Yes, that is the tendency, for TV to enter the Web. EBC will have a news site, maintaining and expanding Agência Brasil. But TV Brasil will also move in the direction of its own Web TV.
TV Brasil will be almost exclusively financed by the federal government. Is that right?
Yes, we have a forecasted budget of 350 million (US$ 201 million) for 2008. And we are going to try to expand these resources through institutional publicity, donations, sponsorship, services and other possible legal means.
(Communications) Minister Franklin Martins said that ‘TV Brasil will neither be able to do government communication nor defend it’. How is it possible to make a TV financed by the union free and separate from government affairs?

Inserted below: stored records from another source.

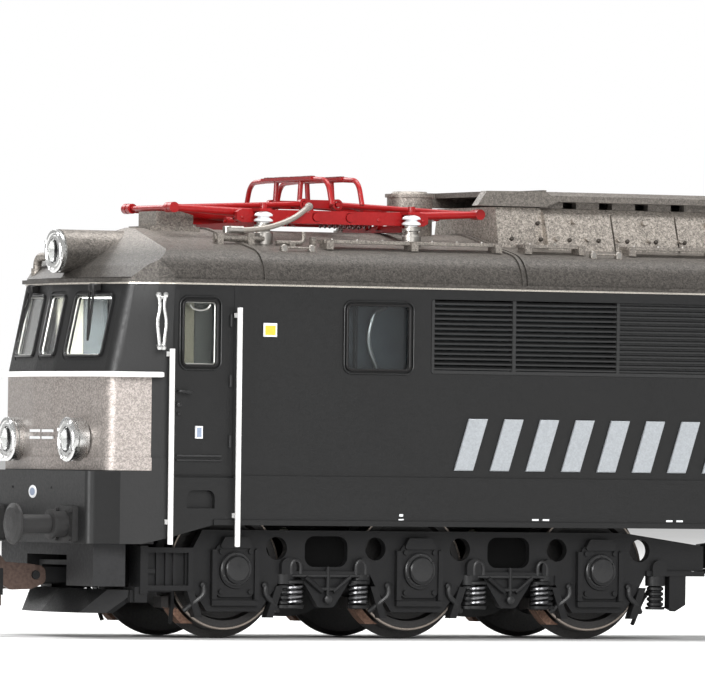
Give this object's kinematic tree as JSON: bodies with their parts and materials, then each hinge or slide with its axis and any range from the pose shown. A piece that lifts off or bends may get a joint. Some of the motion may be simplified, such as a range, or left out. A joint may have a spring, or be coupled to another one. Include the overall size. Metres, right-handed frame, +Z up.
{
  "type": "model electric locomotive",
  "caption": "Scale model of a six-axle electric freight locomotive with swivelling bogies, geared wheels, folding roof current collectors and loop couplers.",
  "frame": {"origin": "middle of the locomotive, on the surface that its wheel flanges stand on", "axes": "+X along the locomotive towards its rear end, +Y to its side, +Z up"},
  "size_m": [0.1988, 0.037, 0.0543],
  "materials": {
    "body_paint": "satin dark grey",
    "roof_paint": "speckled metallic grey",
    "clear_glass": "clear",
    "grille_paint": "satin dark grey",
    "white_rail": "white, slightly glossy",
    "black_trim": "matt black",
    "silver_trim": "bright silver",
    "lamp_lens": "clear",
    "buffer_black": "satin black",
    "cab_plastic": "matt grey green",
    "chassis_metal": "blackened die-cast metal",
    "screw_steel": "plated steel",
    "motor_steel": "plated steel",
    "copper_armature": "copper windings and steel",
    "turned_brass": "turned",
    "board_green": "lacquered board",
    "box_paint": "speckled light grey",
    "lid_paint": "metallic grey",
    "roof_fitting_paint": "metallic grey",
    "insulator_white": "white, glossy sheds",
    "pantograph_red": "glossy red",
    "cable_grey": "grey, metallic sheen",
    "black_plastic": "satin black",
    "gearbox_plastic": "satin black",
    "brake_brown": "rust brown",
    "worm_steel": "turned",
    "gear_plastic": "natural nylon",
    "wheel_metal": "blackened wheel, bright tread",
    "bronze_bail": "burnished bronze brown"
  },
  "bodies": {
    "body": {"body_shell": "body_paint", "roof_panel": "roof_paint", "window_glazing": "clear_glass", "air_grilles": "grille_paint", "side_handrails": "white_rail", "front_handrails": "white_rail", "wipers": "black_trim", "wind_deflectors": "silver_trim", "headlamp_bezels": "silver_trim", "headlamp_lenses": "lamp_lens", "buffers": "buffer_black", "cab_interiors": "cab_plastic", "chassis_frame": "chassis_metal", "body_screws": "screw_steel", "motor_can": "motor_steel", "circuit_board": "board_green", "resistor_box": "box_paint", "resistor_lid": "lid_paint", "roof_walkways": "roof_fitting_paint", "roof_fittings": "roof_fitting_paint", "insulators": "insulator_white", "pantograph_frames": "pantograph_red", "pantograph_cables": "cable_grey", "coupler_pockets": "black_plastic"},
    "motor_shaft": {"armature": "copper_armature", "flywheels": "turned_brass"},
    "bogie_front": {"bogie_frame_front": "black_plastic", "bogie_gearbox_front": "gearbox_plastic", "brake_shoes_front": "brake_brown"},
    "worm_front": {"worm_front": "worm_steel"},
    "worm_wheel_front": {"worm_wheel_front": "gear_plastic"},
    "idler_outer_front": {"idler_outer_front": "gear_plastic"},
    "idler_inner_front": {"idler_inner_front": "gear_plastic"},
    "wheelset_outer_front": {"wheelset_outer_front": "wheel_metal"},
    "wheelset_middle_front": {"wheelset_middle_front": "wheel_metal"},
    "wheelset_inner_front": {"wheelset_inner_front": "wheel_metal"},
    "coupler_front": {"coupler_arm_front": "black_plastic"},
    "bail_front": {"coupler_bail_front": "bronze_bail"},
    "lower_arm_outer_front": {"lower_arm_outer_front": "pantograph_red"},
    "upper_arm_outer_front": {"upper_arm_outer_front": "pantograph_red"},
    "lower_arm_inner_front": {"lower_arm_inner_front": "pantograph_red"},
    "upper_arm_inner_front": {"upper_arm_inner_front": "pantograph_red"},
    "pantograph_head_front": {"pantograph_head_front": "pantograph_red"},
    "bogie_rear": {"bogie_frame_rear": "black_plastic", "bogie_gearbox_rear": "gearbox_plastic", "brake_shoes_rear": "brake_brown"},
    "worm_rear": {"worm_rear": "worm_steel"},
    "worm_wheel_rear": {"worm_wheel_rear": "gear_plastic"},
    "idler_outer_rear": {"idler_outer_rear": "gear_plastic"},
    "idler_inner_rear": {"idler_inner_rear": "gear_plastic"},
    "wheelset_outer_rear": {"wheelset_outer_rear": "wheel_metal"},
    "wheelset_middle_rear": {"wheelset_middle_rear": "wheel_metal"},
    "wheelset_inner_rear": {"wheelset_inner_rear": "wheel_metal"},
    "coupler_rear": {"coupler_arm_rear": "black_plastic"},
    "bail_rear": {"coupler_bail_rear": "bronze_bail"},
    "lower_arm_outer_rear": {"lower_arm_outer_rear": "pantograph_red"},
    "upper_arm_outer_rear": {"upper_arm_outer_rear": "pantograph_red"},
    "lower_arm_inner_rear": {"lower_arm_inner_rear": "pantograph_red"},
    "upper_arm_inner_rear": {"upper_arm_inner_rear": "pantograph_red"},
    "pantograph_head_rear": {"pantograph_head_rear": "pantograph_red"}
  },
  "joints": [
    {"name": "motor_spin", "type": "hinge", "parent": "body", "child": "motor_shaft", "pos_m": [0, 0, 0.0235], "axis": [1, 0, 0], "continuous": true},
    {"name": "bogie_front_swing", "type": "hinge", "parent": "body", "child": "bogie_front", "pos_m": [-0.04483, 0, 0.021], "axis": [0, 0, 1], "range_deg": [-7, 7]},
    {"name": "worm_front_spin", "type": "hinge", "parent": "bogie_front", "child": "worm_front", "pos_m": [-0.04483, 0, 0.0235], "axis": [1, 0, 0], "continuous": true},
    {"name": "worm_wheel_front_spin", "type": "hinge", "parent": "bogie_front", "child": "worm_wheel_front", "pos_m": [-0.04483, 0, 0.0165], "axis": [0, 1, 0], "continuous": true},
    {"name": "idler_outer_front_spin", "type": "hinge", "parent": "bogie_front", "child": "idler_outer_front", "pos_m": [-0.05737, 0, 0.01218], "axis": [0, 1, 0], "continuous": true},
    {"name": "idler_inner_front_spin", "type": "hinge", "parent": "bogie_front", "child": "idler_inner_front", "pos_m": [-0.03229, 0, 0.01218], "axis": [0, 1, 0], "continuous": true},
    {"name": "wheelset_outer_front_spin", "type": "hinge", "parent": "bogie_front", "child": "wheelset_outer_front", "pos_m": [-0.06897, 0, 0.00818], "axis": [0, 1, 0], "continuous": true},
    {"name": "wheelset_middle_front_spin", "type": "hinge", "parent": "bogie_front", "child": "wheelset_middle_front", "pos_m": [-0.04483, 0, 0.00818], "axis": [0, 1, 0], "continuous": true},
    {"name": "wheelset_inner_front_spin", "type": "hinge", "parent": "bogie_front", "child": "wheelset_inner_front", "pos_m": [-0.02069, 0, 0.00818], "axis": [0, 1, 0], "continuous": true},
    {"name": "coupler_front_swing", "type": "hinge", "parent": "body", "child": "coupler_front", "pos_m": [-0.08, 0, 0.0072], "axis": [0, 0, 1], "range_deg": [-8, 8], "stiffness_Nm_per_rad": 0.0005},
    {"name": "bail_front_lift", "type": "hinge", "parent": "coupler_front", "child": "bail_front", "pos_m": [-0.08965, 0, 0.0072], "axis": [0, 1, 0], "range_deg": [0, 25]},
    {"name": "lower_arm_outer_front_raise", "type": "hinge", "parent": "body", "child": "lower_arm_outer_front", "pos_m": [-0.0563, 0, 0.0495], "axis": [0, 1, 0], "range_deg": [0, 42]},
    {"name": "upper_arm_outer_front_fold", "type": "hinge", "parent": "lower_arm_outer_front", "child": "upper_arm_outer_front", "pos_m": [-0.0743, 0, 0.0503], "axis": [0, 1, 0], "range_deg": [-84, 0]},
    {"name": "lower_arm_inner_front_raise", "type": "hinge", "parent": "body", "child": "lower_arm_inner_front", "pos_m": [-0.0519, 0, 0.0495], "axis": [0, -1, 0], "range_deg": [0, 42]},
    {"name": "upper_arm_inner_front_fold", "type": "hinge", "parent": "lower_arm_inner_front", "child": "upper_arm_inner_front", "pos_m": [-0.0339, 0, 0.0503], "axis": [0, -1, 0], "range_deg": [-84, 0]},
    {"name": "pantograph_head_front_level", "type": "hinge", "parent": "upper_arm_outer_front", "child": "pantograph_head_front", "pos_m": [-0.0563, 0, 0.0511], "axis": [0, 1, 0], "range_deg": [0, 42]},
    {"name": "bogie_rear_swing", "type": "hinge", "parent": "body", "child": "bogie_rear", "pos_m": [0.04483, 0, 0.021], "axis": [0, 0, 1], "range_deg": [-7, 7]},
    {"name": "worm_rear_spin", "type": "hinge", "parent": "bogie_rear", "child": "worm_rear", "pos_m": [0.04483, 0, 0.0235], "axis": [1, 0, 0], "continuous": true},
    {"name": "worm_wheel_rear_spin", "type": "hinge", "parent": "bogie_rear", "child": "worm_wheel_rear", "pos_m": [0.04483, 0, 0.0165], "axis": [0, 1, 0], "continuous": true},
    {"name": "idler_outer_rear_spin", "type": "hinge", "parent": "bogie_rear", "child": "idler_outer_rear", "pos_m": [0.05737, 0, 0.01218], "axis": [0, 1, 0], "continuous": true},
    {"name": "idler_inner_rear_spin", "type": "hinge", "parent": "bogie_rear", "child": "idler_inner_rear", "pos_m": [0.03229, 0, 0.01218], "axis": [0, 1, 0], "continuous": true},
    {"name": "wheelset_outer_rear_spin", "type": "hinge", "parent": "bogie_rear", "child": "wheelset_outer_rear", "pos_m": [0.06897, 0, 0.00818], "axis": [0, 1, 0], "continuous": true},
    {"name": "wheelset_middle_rear_spin", "type": "hinge", "parent": "bogie_rear", "child": "wheelset_middle_rear", "pos_m": [0.04483, 0, 0.00818], "axis": [0, 1, 0], "continuous": true},
    {"name": "wheelset_inner_rear_spin", "type": "hinge", "parent": "bogie_rear", "child": "wheelset_inner_rear", "pos_m": [0.02069, 0, 0.00818], "axis": [0, 1, 0], "continuous": true},
    {"name": "coupler_rear_swing", "type": "hinge", "parent": "body", "child": "coupler_rear", "pos_m": [0.08, 0, 0.0072], "axis": [0, 0, 1], "range_deg": [-8, 8], "stiffness_Nm_per_rad": 0.0005},
    {"name": "bail_rear_lift", "type": "hinge", "parent": "coupler_rear", "child": "bail_rear", "pos_m": [0.08965, 0, 0.0072], "axis": [0, -1, 0], "range_deg": [0, 25]},
    {"name": "lower_arm_outer_rear_raise", "type": "hinge", "parent": "body", "child": "lower_arm_outer_rear", "pos_m": [0.0563, 0, 0.0495], "axis": [0, -1, 0], "range_deg": [0, 42]},
    {"name": "upper_arm_outer_rear_fold", "type": "hinge", "parent": "lower_arm_outer_rear", "child": "upper_arm_outer_rear", "pos_m": [0.0743, 0, 0.0503], "axis": [0, -1, 0], "range_deg": [-84, 0]},
    {"name": "lower_arm_inner_rear_raise", "type": "hinge", "parent": "body", "child": "lower_arm_inner_rear", "pos_m": [0.0519, 0, 0.0495], "axis": [0, 1, 0], "range_deg": [0, 42]},
    {"name": "upper_arm_inner_rear_fold", "type": "hinge", "parent": "lower_arm_inner_rear", "child": "upper_arm_inner_rear", "pos_m": [0.0339, 0, 0.0503], "axis": [0, 1, 0], "range_deg": [-84, 0]},
    {"name": "pantograph_head_rear_level", "type": "hinge", "parent": "upper_arm_outer_rear", "child": "pantograph_head_rear", "pos_m": [0.0563, 0, 0.0511], "axis": [0, -1, 0], "range_deg": [0, 42]}
  ],
  "couplings": [
    {"joint": "worm_front_spin", "follows": "motor_spin", "ratio": 1},
    {"joint": "worm_wheel_front_spin", "follows": "motor_spin", "ratio": -0.05},
    {"joint": "idler_outer_front_spin", "follows": "motor_spin", "ratio": 0.030303},
    {"joint": "idler_inner_front_spin", "follows": "motor_spin", "ratio": 0.030303},
    {"joint": "wheelset_outer_front_spin", "follows": "motor_spin", "ratio": -0.0625},
    {"joint": "wheelset_inner_front_spin", "follows": "motor_spin", "ratio": -0.0625},
    {"joint": "upper_arm_outer_front_fold", "follows": "lower_arm_outer_front_raise", "ratio": -2},
    {"joint": "lower_arm_inner_front_raise", "follows": "lower_arm_outer_front_raise", "ratio": 1},
    {"joint": "upper_arm_inner_front_fold", "follows": "lower_arm_outer_front_raise", "ratio": -2},
    {"joint": "pantograph_head_front_level", "follows": "lower_arm_outer_front_raise", "ratio": 1},
    {"joint": "worm_rear_spin", "follows": "motor_spin", "ratio": 1},
    {"joint": "worm_wheel_rear_spin", "follows": "motor_spin", "ratio": -0.05},
    {"joint": "idler_outer_rear_spin", "follows": "motor_spin", "ratio": 0.030303},
    {"joint": "idler_inner_rear_spin", "follows": "motor_spin", "ratio": 0.030303},
    {"joint": "wheelset_outer_rear_spin", "follows": "motor_spin", "ratio": -0.0625},
    {"joint": "wheelset_inner_rear_spin", "follows": "motor_spin", "ratio": -0.0625},
    {"joint": "upper_arm_outer_rear_fold", "follows": "lower_arm_outer_rear_raise", "ratio": -2},
    {"joint": "lower_arm_inner_rear_raise", "follows": "lower_arm_outer_rear_raise", "ratio": 1},
    {"joint": "upper_arm_inner_rear_fold", "follows": "lower_arm_outer_rear_raise", "ratio": -2},
    {"joint": "pantograph_head_rear_level", "follows": "lower_arm_outer_rear_raise", "ratio": 1}
  ]
}
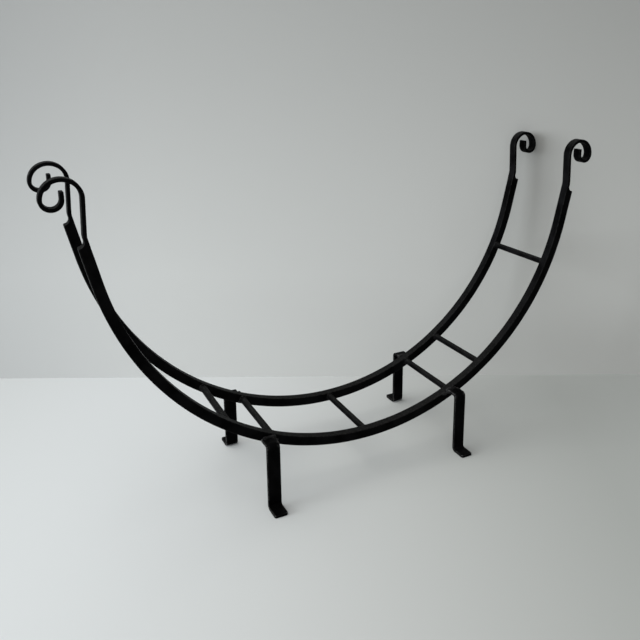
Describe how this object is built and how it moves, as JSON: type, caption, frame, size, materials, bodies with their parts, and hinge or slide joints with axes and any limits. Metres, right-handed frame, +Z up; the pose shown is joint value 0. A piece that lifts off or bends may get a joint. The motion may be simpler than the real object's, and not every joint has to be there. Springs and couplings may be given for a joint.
{
  "type": "log holder",
  "caption": "Curved cradle for firewood: two scrolled square-bar rails joined by round rungs, on bent strap legs.",
  "frame": {"origin": "on the floor, under the middle of the holder", "axes": "+X along the rails, from the left scroll to the right one as the picture shows them; +Y from the front rail to the rear rail; +Z up"},
  "size_m": [0.8448, 0.238, 0.4871],
  "materials": {
    "rails": "satin black paint on bent square bar",
    "rungs": "satin black paint on round bar",
    "legs": "matt black paint on flat strap",
    "welds": "matt black paint over rippled weld bead"
  },
  "bodies": {
    "root": {"front_rail": "rails", "rear_rail": "rails", "rung_1": "rungs", "rung_2": "rungs", "rung_3": "rungs", "rung_4": "rungs", "rung_5": "rungs", "rung_6": "rungs", "rung_7": "rungs", "rung_1_front_weld": "welds", "rung_1_rear_weld": "welds", "rung_2_front_weld": "welds", "rung_2_rear_weld": "welds", "rung_3_front_weld": "welds", "rung_3_rear_weld": "welds", "rung_4_front_weld": "welds", "rung_4_rear_weld": "welds", "rung_5_front_weld": "welds", "rung_5_rear_weld": "welds", "rung_6_front_weld": "welds", "rung_6_rear_weld": "welds", "rung_7_front_weld": "welds", "rung_7_rear_weld": "welds", "front_left_leg": "legs", "front_right_leg": "legs", "rear_left_leg": "legs", "rear_right_leg": "legs", "front_left_leg_weld": "welds", "front_right_leg_weld": "welds", "rear_left_leg_weld": "welds", "rear_right_leg_weld": "welds"}
  },
  "joints": []
}
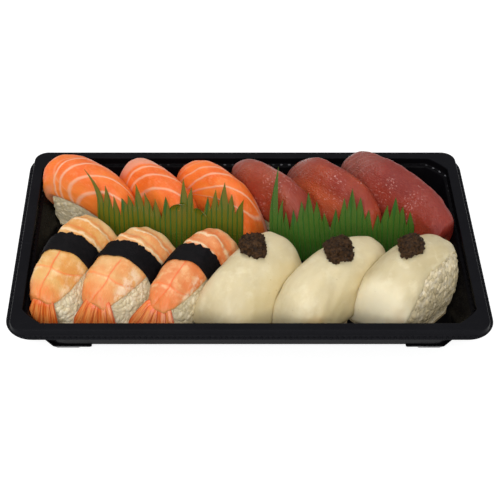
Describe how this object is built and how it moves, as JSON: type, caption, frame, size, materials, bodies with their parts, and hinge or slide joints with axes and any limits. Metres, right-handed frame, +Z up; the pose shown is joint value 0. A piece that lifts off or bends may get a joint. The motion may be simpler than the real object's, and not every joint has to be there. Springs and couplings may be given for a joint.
{
  "type": "takeaway sushi tray",
  "caption": "Black plastic takeaway tray of assorted nigiri: salmon, tuna, prawn with a nori band and squid with miso, with green grass-shaped dividers between the rows.",
  "frame": {"origin": "on the resting surface, under the middle of the tray", "axes": "+X along the tray's long side, to the viewer's right; +Y from the front row to the back row; +Z up"},
  "size_m": [0.218, 0.1344, 0.0473],
  "materials": {
    "tray": "Black polystyrene sheet, glossy",
    "divider": "Thin green film with darker stripes",
    "rice": "Cooked short-grain rice, slightly sticky",
    "salmon": "Orange raw salmon with pale fat lines, moist",
    "tuna": "Dark red raw tuna, moist and glossy",
    "prawn": "Cooked prawn, white and orange bands, moist",
    "squid": "Translucent cream flesh, smooth and moist",
    "nori": "Dry seaweed sheet, near black",
    "miso": "Crumbly dark brown paste"
  },
  "bodies": {
    "root": {"tray": "tray", "divider_left": "divider", "divider_right": "divider", "squid_1": "squid", "rice_squid_1": "rice", "miso_1": "miso", "squid_2": "squid", "rice_squid_2": "rice", "miso_2": "miso", "squid_3": "squid", "rice_squid_3": "rice", "miso_3": "miso", "prawn_1": "prawn", "rice_prawn_1": "rice", "nori_1": "nori", "prawn_2": "prawn", "rice_prawn_2": "rice", "nori_2": "nori", "prawn_3": "prawn", "rice_prawn_3": "rice", "nori_3": "nori", "salmon_1": "salmon", "rice_salmon_1": "rice", "salmon_2": "salmon", "rice_salmon_2": "rice", "salmon_3": "salmon", "rice_salmon_3": "rice", "tuna_1": "tuna", "rice_tuna_1": "rice", "tuna_2": "tuna", "rice_tuna_2": "rice", "tuna_3": "tuna", "rice_tuna_3": "rice"}
  },
  "joints": []
}
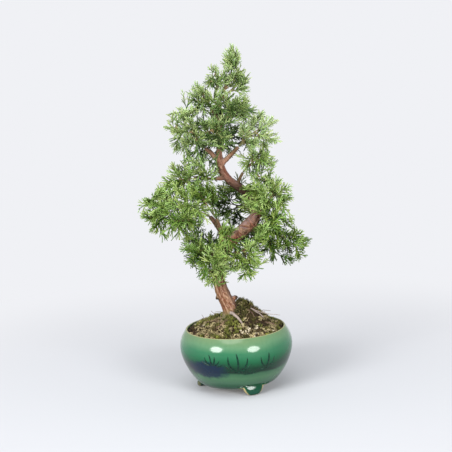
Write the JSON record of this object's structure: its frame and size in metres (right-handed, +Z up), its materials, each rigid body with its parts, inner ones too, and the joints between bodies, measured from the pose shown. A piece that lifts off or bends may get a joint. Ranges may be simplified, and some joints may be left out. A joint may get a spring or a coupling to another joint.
{
  "type": "potted juniper bonsai tree",
  "caption": "Small upright bonsai juniper with a winding trunk and pads of scale-leaf foliage, rooted in mossy soil in a round glazed pot on low feet.",
  "frame": {"origin": "on the surface that the pot's feet stand on, under the middle of the whole tree's and pot's bounding box", "axes": "+Z up along the tree's height; +X to the right and +Y away from the viewer, seen from the tree's front"},
  "size_m": [0.1554, 0.105, 0.3169],
  "materials": {
    "glaze": "glossy celadon to deep green glaze, darker towards the foot",
    "net": "black moulded net",
    "soil": "dark granular bonsai soil",
    "moss": "olive moss and dry straw-coloured sphagnum",
    "bark": "flaking pinkish brown juniper bark",
    "leaf": "scale leaves on fine forked cords, bright green at the tips"
  },
  "bodies": {
    "root": {"pot": "glaze", "drain_mesh": "net", "soil": "soil", "moss_mat": "moss", "trunk_and_limbs": "bark", "foliage_apex": "leaf", "foliage_apex_left": "leaf", "foliage_apex_right": "leaf", "foliage_crown_left": "leaf", "foliage_crown_top": "leaf", "foliage_crown_front": "leaf", "foliage_crown_right": "leaf", "foliage_crown_back": "leaf", "foliage_upper_left": "leaf", "foliage_upper_right": "leaf", "foliage_right_wisps": "leaf", "foliage_inner_top": "leaf", "foliage_mid_left_top": "leaf", "foliage_inner_left": "leaf", "foliage_mid_left_low": "leaf", "foliage_mid_right": "leaf", "foliage_inner_right": "leaf", "foliage_low_right": "leaf", "foliage_low_left": "leaf", "foliage_low_front": "leaf", "foliage_low_front_right": "leaf", "foliage_front_tuft": "leaf", "foliage_back_mid": "leaf", "foliage_back_right": "leaf", "foliage_back_left": "leaf"}
  },
  "joints": []
}
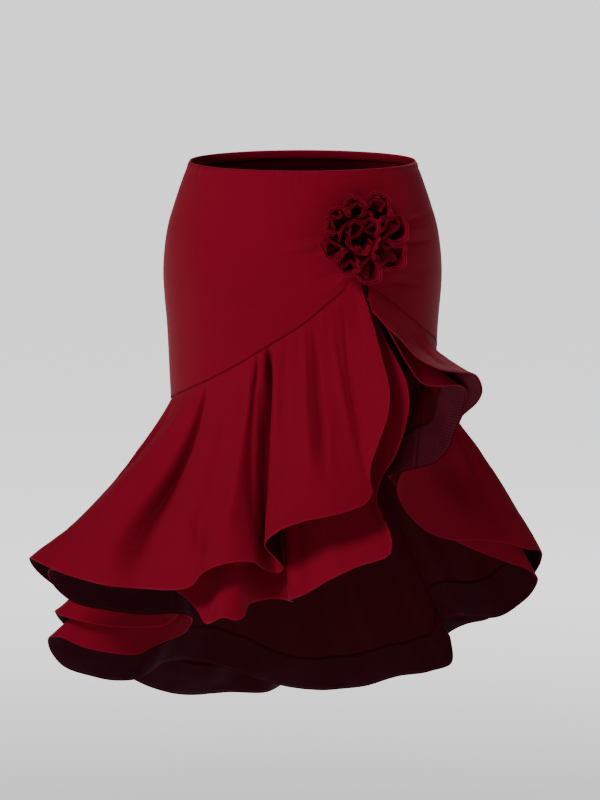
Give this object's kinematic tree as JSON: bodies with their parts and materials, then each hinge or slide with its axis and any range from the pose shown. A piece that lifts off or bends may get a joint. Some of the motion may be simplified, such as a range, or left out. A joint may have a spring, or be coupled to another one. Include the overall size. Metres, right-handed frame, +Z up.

The government will have its own communications channel, NBR. TV Brasil may show government campaigns, like other television channels, within its existing distribution channel. But it will not make government campaigns.
Wouldn’t a model television like the BBC, public, however financed directly by the population, be viable for Brazil?
In such an unequal country, charging a fee would not be possible. That is not to mention high taxes.
Today, due to the growth of trade relations between Brazil and the Arab countries, interest in the region is growing. Not just in the commercial aspect, but also due to the cultural question. Is it therefore possible, for example, for a partnership to be established between TV Brasil and Al Jazeera?
Why not? Al Jazeera is now a great producer of news and material symbolic of a region of the world in which western TV finds it hard to penetrate, or even to understand what goes on. The Al Jazeera outlook currently makes a difference in the world. We are interested in exchange with all the Brazilian partners, with the regions that are important for the country, like Africa and the Arab world, Latin America and also the public TV of the first world.
When will Brazilians be able to watch TV Brasil?
On December 2. We are going to promote an avant-première, so to speak. We are going to air a unified grid, joining TVE and TV Nacional programs, plus some material from state associates. The grid is being concluded.